Yup. We heard it all at the start of the war and it makes just as little sense now as it did then.

It’s especially stupid when one considers just how cosy Rumsfeld and company were with Hussein previously when he was just as brutal, and the stupidity expands exponentially if you notice that while we were busy striking a blow against tyranny in Iraq that same Donald Rumsfeld and Bush Jr were happily doing business with other brutal dictators in Central Asia including Turkmenbashi and this guy who boiled his opponents alive.

If we were worried about WMDs we should have focused on North Korea. If we were worried about dictators subverting the democratic process we should have focused on Burma/Myanmar. But the PNAC wanted their own little oil-filled playground, so we invaded Iraq instead.

Frankly, there’s a far better argument for saying that “Whenever you find a brutal mass murderer, you’ll find a conservative doing business with him.”

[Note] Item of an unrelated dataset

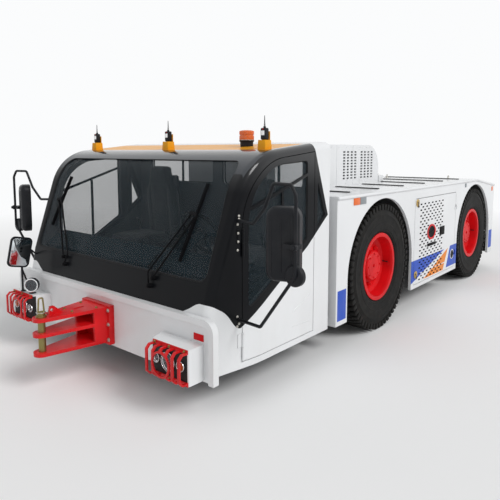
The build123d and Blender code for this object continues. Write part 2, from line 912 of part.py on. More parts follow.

After 9/11 the war in Afghanistan was unavoidable. Probably Iraq as well. But in retro-perspective the whole nation building things was a big mistake. Perhaps the USA had been seduced by its success in nation building in Europe and Japan after WW-II.

The lesson from Afghanistan and Iraq must be: 1) when you need to go to war, do it to destroy your enemies, not to build a better state. Nukes would have been a reasonable response after 9/11, but conventional arms could also have done it. 2) the whole world is not your responsibility. Taliban stoning women in Kabul. That’s awful, but not your responsibility. If Iraq invades Kuwait. Let the Saudis handle their own problems. Kurds being genocided in Iraq. Too bad, but not your problem. Ergo, stay they hell out of Syria, Libya, etc. – not your problem. 3) do not start a war on credit. Raise taxes to pay for it.

As for Denmark. Denmark has been in from the start both in Afghanistan and Iraq, and suffered more casualties per capita than any other ally of the USA. But in fact Denmark never really made itself believe it was done to help the Afghans or Iraqis or whatever. It was felt that we owned the USA and Britain from all the way back to WW-II. I think the consensus now is that the debt has been repaid.